You can find plenty of discussion online, at Above the Law and elsewhere, of the new “apprenticeship” model of first-year-associatedom at a handful of law firms.
I suggest that such firms have a choice: either they’re going to give their apprentices the same old training, just more of it, or they’re going to use their new programs as an occasion to rethink their processes. Here’s how it might play out in the realm of training contract drafting:
If all you’re interested in is a goosed version of your normal training, you’d dragoon a partner—perhaps someone who otherwise would be spending much of their day gazing out the window—to put together a training program. Odds are it would consist of a mish-mash of conventional drafting wisdom, with most of it being devoted to the structure of M&A contracts. What would be conspicuously absent is a coherent overview of the basics of contract language.
The lightweight nature of the training would in effect acknowledge that centralized standards are less important than the preferences of individual partners. The apprentices would soon realize that the work would continue to be done the old fashioned way—by regurgiating, on a wing and a prayer, precedent contracts that not only are of questionable quality and relevance but also reflect inconsistent substance and drafting usages.
If you’re interested in a game-changing training program, the first thing you’d do is adopt a style guide for contract drafting. That’s something I discussed in this January 2009 blog post. Your only real choice would be to adopt MSCD by means of a short document laying out some explanatory guidelines. (Anything you try to prepare on your own would be impossibly skimpy.) The style guide should be as near to mandatory as is possible in a law firm.
Then you’d train your apprentices in drafting consistent with the style guide. And over the long term, you’d overhaul your templates to make them consistent with the style guide. To accomplish that, it would be a good idea if, at the same time as setting up your apprenticeship, you were to establish a role for practice-support lawyers. And you’d want to automate the drafting process, to the extent your workload permits it.
As to the odds of such an enlightened training program, I see no reason to be particularly upbeat, given the obstacles to change at law firms. (That’s someting I discussed in this June 2008 blog post.) But really, what’s mostly required is a change in attitude.
Interesting to see that the US is moving towards an apprenticeship approach. In the UK, there has long been a 2-year apprenticeship for solicitors after completion of the academic stages, and you can only call yourself a solicitor at the end of that 2-year period. Before then you are a trainee solicitor (previously called an articled clerk in England and an apprentice in Scotland).

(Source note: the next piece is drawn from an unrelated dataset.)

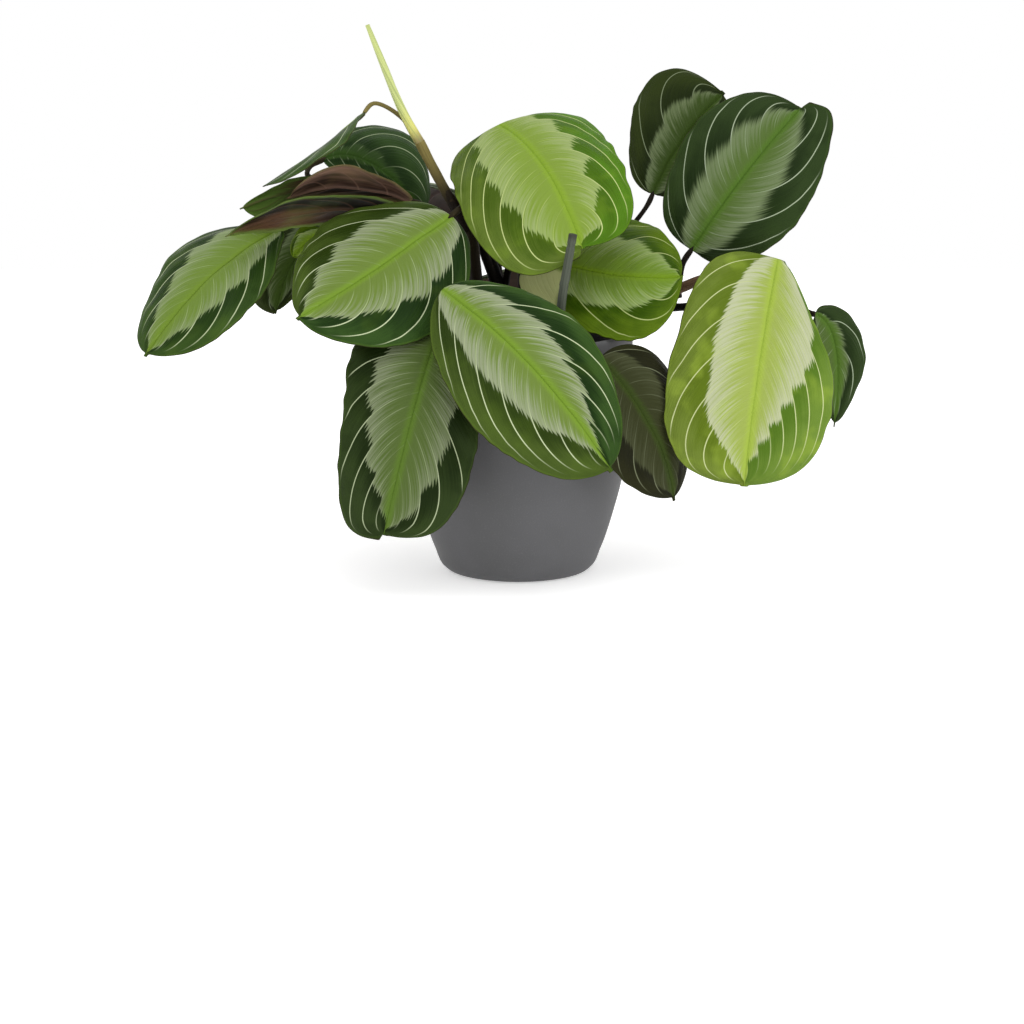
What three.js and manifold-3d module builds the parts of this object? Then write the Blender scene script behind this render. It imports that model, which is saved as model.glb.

And yes, contract drafting does form part of a solicitor’s training, although I think this aspect could probably be increased. With increasing use of office templates, the impression is given that creative drafting takes a back seat in some firms.
Mark: If “creative drafting” means reinventing the wheel, I say the heck with it. To my mind, creative drafting really means coming up with language to reflect some new-fangled arrangement arrived at in negotiations. Ken
Regarding the UK “apprenticeship” (known as a training contract), I think it is fair to note that the academic limb of UK training is shorter than in the US – one year rather than three. In other words, UK lawyers train for the same length of time, but learn more in the law firm and less in the classroom. I suppose the relative merits of the two approaches are open to debate.
Just to be clear, the academic limb in the UK is 1 year if you have a law degree, and 2 years if you have a non-law degree.